:: PROVIDED MATERIAL ::
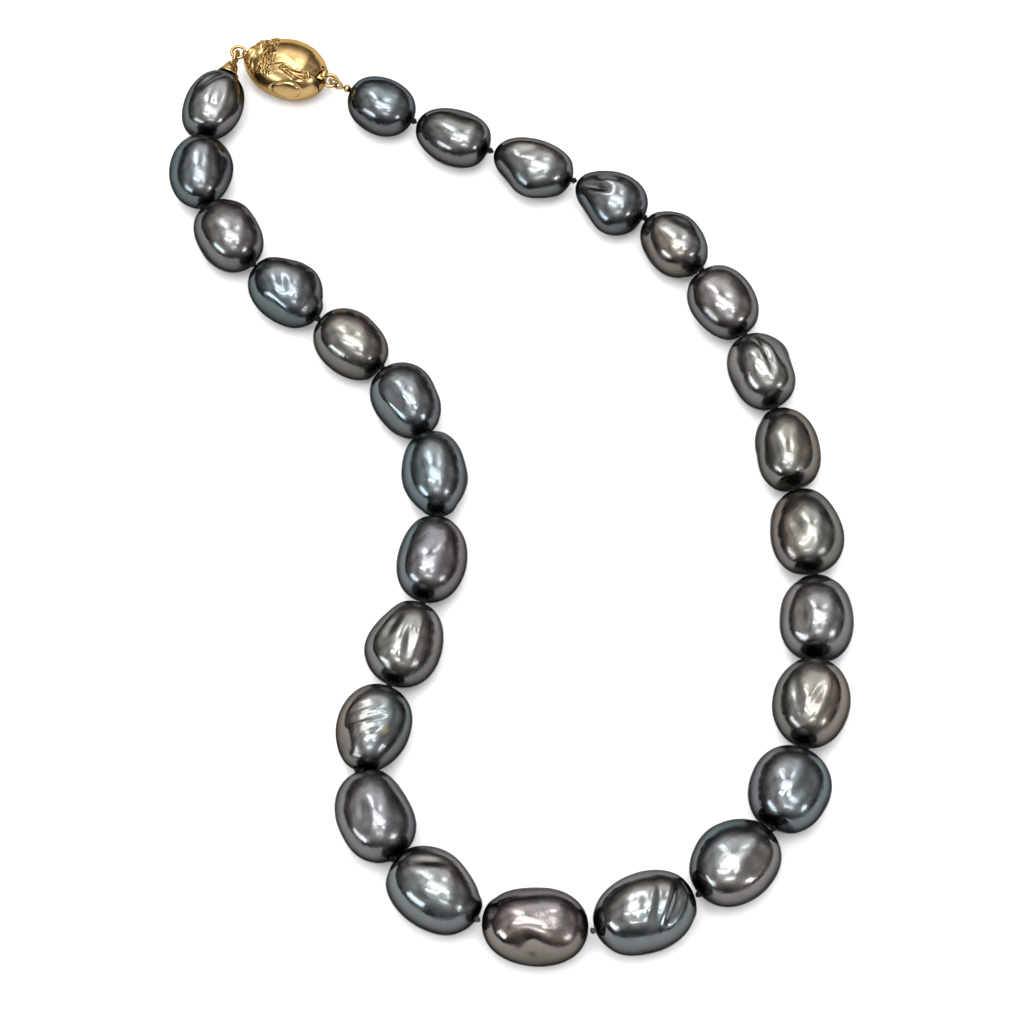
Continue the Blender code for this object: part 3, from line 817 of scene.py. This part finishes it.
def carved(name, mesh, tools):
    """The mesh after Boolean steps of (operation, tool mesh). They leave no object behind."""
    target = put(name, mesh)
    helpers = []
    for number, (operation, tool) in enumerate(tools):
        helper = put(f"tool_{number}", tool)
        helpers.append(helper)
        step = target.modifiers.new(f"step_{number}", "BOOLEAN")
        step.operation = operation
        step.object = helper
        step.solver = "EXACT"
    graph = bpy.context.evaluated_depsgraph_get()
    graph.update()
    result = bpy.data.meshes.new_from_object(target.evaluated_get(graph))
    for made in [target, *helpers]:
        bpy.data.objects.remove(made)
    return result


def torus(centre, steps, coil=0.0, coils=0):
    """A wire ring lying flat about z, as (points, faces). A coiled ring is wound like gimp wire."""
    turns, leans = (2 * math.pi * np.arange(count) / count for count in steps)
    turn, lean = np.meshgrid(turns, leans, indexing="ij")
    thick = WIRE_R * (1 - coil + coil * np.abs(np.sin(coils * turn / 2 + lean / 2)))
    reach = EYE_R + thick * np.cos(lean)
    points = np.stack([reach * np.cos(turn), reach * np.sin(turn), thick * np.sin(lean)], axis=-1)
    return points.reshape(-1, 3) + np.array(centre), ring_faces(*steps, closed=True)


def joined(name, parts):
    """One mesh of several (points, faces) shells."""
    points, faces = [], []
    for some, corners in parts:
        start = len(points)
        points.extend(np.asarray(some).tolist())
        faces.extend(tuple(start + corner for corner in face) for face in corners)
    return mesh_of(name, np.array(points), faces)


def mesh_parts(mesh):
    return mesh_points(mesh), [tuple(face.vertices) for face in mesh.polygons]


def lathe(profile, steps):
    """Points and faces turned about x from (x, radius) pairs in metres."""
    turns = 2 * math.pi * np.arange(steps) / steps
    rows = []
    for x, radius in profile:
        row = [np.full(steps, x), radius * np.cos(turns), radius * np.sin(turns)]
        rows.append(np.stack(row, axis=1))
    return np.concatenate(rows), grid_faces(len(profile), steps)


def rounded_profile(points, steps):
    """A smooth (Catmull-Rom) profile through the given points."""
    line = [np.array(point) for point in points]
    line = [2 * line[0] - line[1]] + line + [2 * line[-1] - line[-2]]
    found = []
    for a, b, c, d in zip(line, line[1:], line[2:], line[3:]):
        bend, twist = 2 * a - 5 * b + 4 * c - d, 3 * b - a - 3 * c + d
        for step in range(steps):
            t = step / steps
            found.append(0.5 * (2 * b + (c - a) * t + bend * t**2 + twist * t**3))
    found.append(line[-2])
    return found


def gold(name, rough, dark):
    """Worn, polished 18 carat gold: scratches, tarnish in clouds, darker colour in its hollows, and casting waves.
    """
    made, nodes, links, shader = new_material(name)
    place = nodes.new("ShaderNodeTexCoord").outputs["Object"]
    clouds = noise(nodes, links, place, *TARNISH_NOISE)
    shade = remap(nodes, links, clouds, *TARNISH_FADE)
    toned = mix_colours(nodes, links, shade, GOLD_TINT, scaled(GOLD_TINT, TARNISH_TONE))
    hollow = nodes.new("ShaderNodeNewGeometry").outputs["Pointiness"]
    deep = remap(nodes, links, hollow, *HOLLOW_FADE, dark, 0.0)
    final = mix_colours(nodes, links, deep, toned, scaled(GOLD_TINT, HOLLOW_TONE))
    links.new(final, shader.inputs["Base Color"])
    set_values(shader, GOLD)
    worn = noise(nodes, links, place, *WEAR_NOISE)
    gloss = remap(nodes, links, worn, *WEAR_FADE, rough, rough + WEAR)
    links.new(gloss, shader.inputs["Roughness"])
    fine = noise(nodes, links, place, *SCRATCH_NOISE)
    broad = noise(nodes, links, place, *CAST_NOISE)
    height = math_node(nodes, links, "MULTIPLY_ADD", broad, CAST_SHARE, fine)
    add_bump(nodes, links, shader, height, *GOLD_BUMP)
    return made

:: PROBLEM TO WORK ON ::
Write out the whole listing again. Match it word for word.

:: REPLY ::
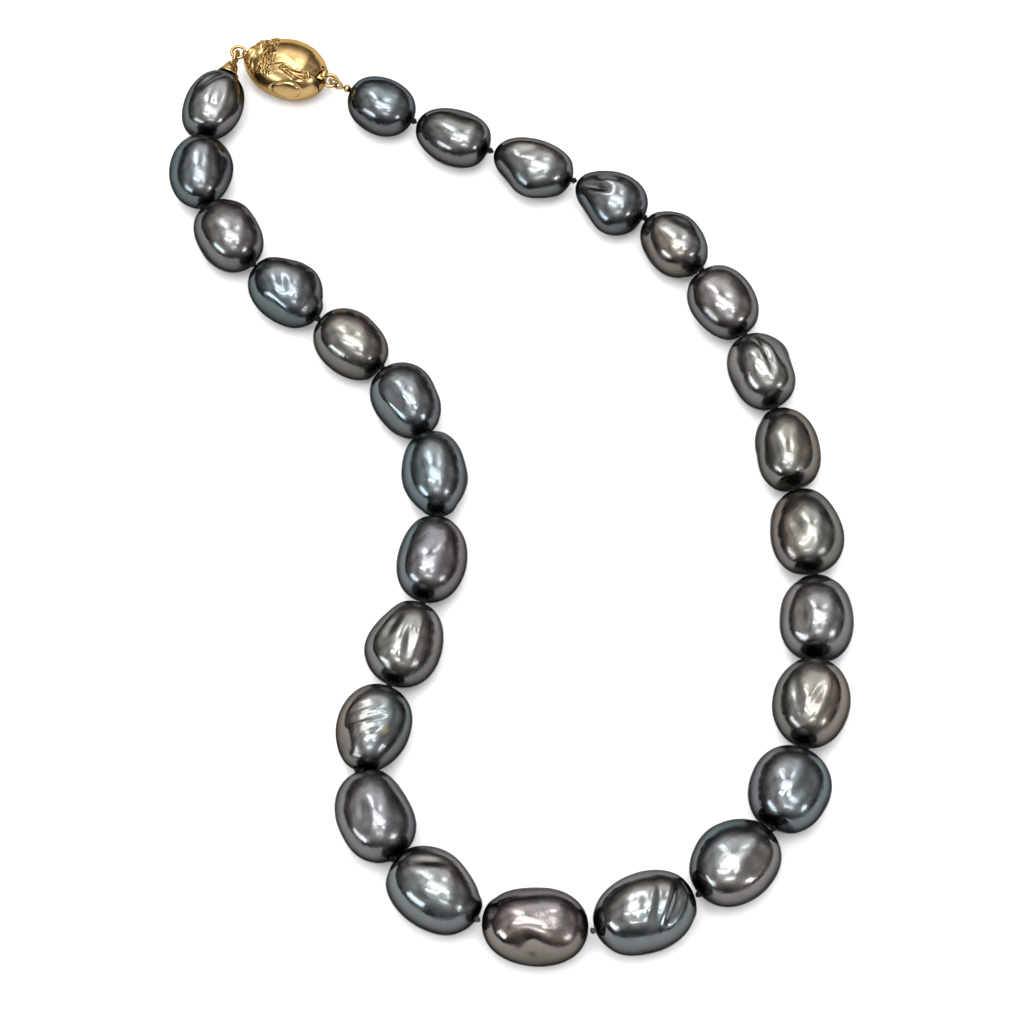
Continue the Blender code for this object: part 3, from line 817 of scene.py. This part finishes it.
def carved(name, mesh, tools):
    """The mesh after Boolean steps of (operation, tool mesh). They leave no object behind."""
    target = put(name, mesh)
    helpers = []
    for number, (operation, tool) in enumerate(tools):
        helper = put(f"tool_{number}", tool)
        helpers.append(helper)
        step = target.modifiers.new(f"step_{number}", "BOOLEAN")
        step.operation = operation
        step.object = helper
        step.solver = "EXACT"
    graph = bpy.context.evaluated_depsgraph_get()
    graph.update()
    result = bpy.data.meshes.new_from_object(target.evaluated_get(graph))
    for made in [target, *helpers]:
        bpy.data.objects.remove(made)
    return result


def torus(centre, steps, coil=0.0, coils=0):
    """A wire ring lying flat about z, as (points, faces). A coiled ring is wound like gimp wire."""
    turns, leans = (2 * math.pi * np.arange(count) / count for count in steps)
    turn, lean = np.meshgrid(turns, leans, indexing="ij")
    thick = WIRE_R * (1 - coil + coil * np.abs(np.sin(coils * turn / 2 + lean / 2)))
    reach = EYE_R + thick * np.cos(lean)
    points = np.stack([reach * np.cos(turn), reach * np.sin(turn), thick * np.sin(lean)], axis=-1)
    return points.reshape(-1, 3) + np.array(centre), ring_faces(*steps, closed=True)


def joined(name, parts):
    """One mesh of several (points, faces) shells."""
    points, faces = [], []
    for some, corners in parts:
        start = len(points)
        points.extend(np.asarray(some).tolist())
        faces.extend(tuple(start + corner for corner in face) for face in corners)
    return mesh_of(name, np.array(points), faces)


def mesh_parts(mesh):
    return mesh_points(mesh), [tuple(face.vertices) for face in mesh.polygons]


def lathe(profile, steps):
    """Points and faces turned about x from (x, radius) pairs in metres."""
    turns = 2 * math.pi * np.arange(steps) / steps
    rows = []
    for x, radius in profile:
        row = [np.full(steps, x), radius * np.cos(turns), radius * np.sin(turns)]
        rows.append(np.stack(row, axis=1))
    return np.concatenate(rows), grid_faces(len(profile), steps)


def rounded_profile(points, steps):
    """A smooth (Catmull-Rom) profile through the given points."""
    line = [np.array(point) for point in points]
    line = [2 * line[0] - line[1]] + line + [2 * line[-1] - line[-2]]
    found = []
    for a, b, c, d in zip(line, line[1:], line[2:], line[3:]):
        bend, twist = 2 * a - 5 * b + 4 * c - d, 3 * b - a - 3 * c + d
        for step in range(steps):
            t = step / steps
            found.append(0.5 * (2 * b + (c - a) * t + bend * t**2 + twist * t**3))
    found.append(line[-2])
    return found


def gold(name, rough, dark):
    """Worn, polished 18 carat gold: scratches, tarnish in clouds, darker colour in its hollows, and casting waves.
    """
    made, nodes, links, shader = new_material(name)
    place = nodes.new("ShaderNodeTexCoord").outputs["Object"]
    clouds = noise(nodes, links, place, *TARNISH_NOISE)
    shade = remap(nodes, links, clouds, *TARNISH_FADE)
    toned = mix_colours(nodes, links, shade, GOLD_TINT, scaled(GOLD_TINT, TARNISH_TONE))
    hollow = nodes.new("ShaderNodeNewGeometry").outputs["Pointiness"]
    deep = remap(nodes, links, hollow, *HOLLOW_FADE, dark, 0.0)
    final = mix_colours(nodes, links, deep, toned, scaled(GOLD_TINT, HOLLOW_TONE))
    links.new(final, shader.inputs["Base Color"])
    set_values(shader, GOLD)
    worn = noise(nodes, links, place, *WEAR_NOISE)
    gloss = remap(nodes, links, worn, *WEAR_FADE, rough, rough + WEAR)
    links.new(gloss, shader.inputs["Roughness"])
    fine = noise(nodes, links, place, *SCRATCH_NOISE)
    broad = noise(nodes, links, place, *CAST_NOISE)
    height = math_node(nodes, links, "MULTIPLY_ADD", broad, CAST_SHARE, fine)
    add_bump(nodes, links, shader, height, *GOLD_BUMP)
    return made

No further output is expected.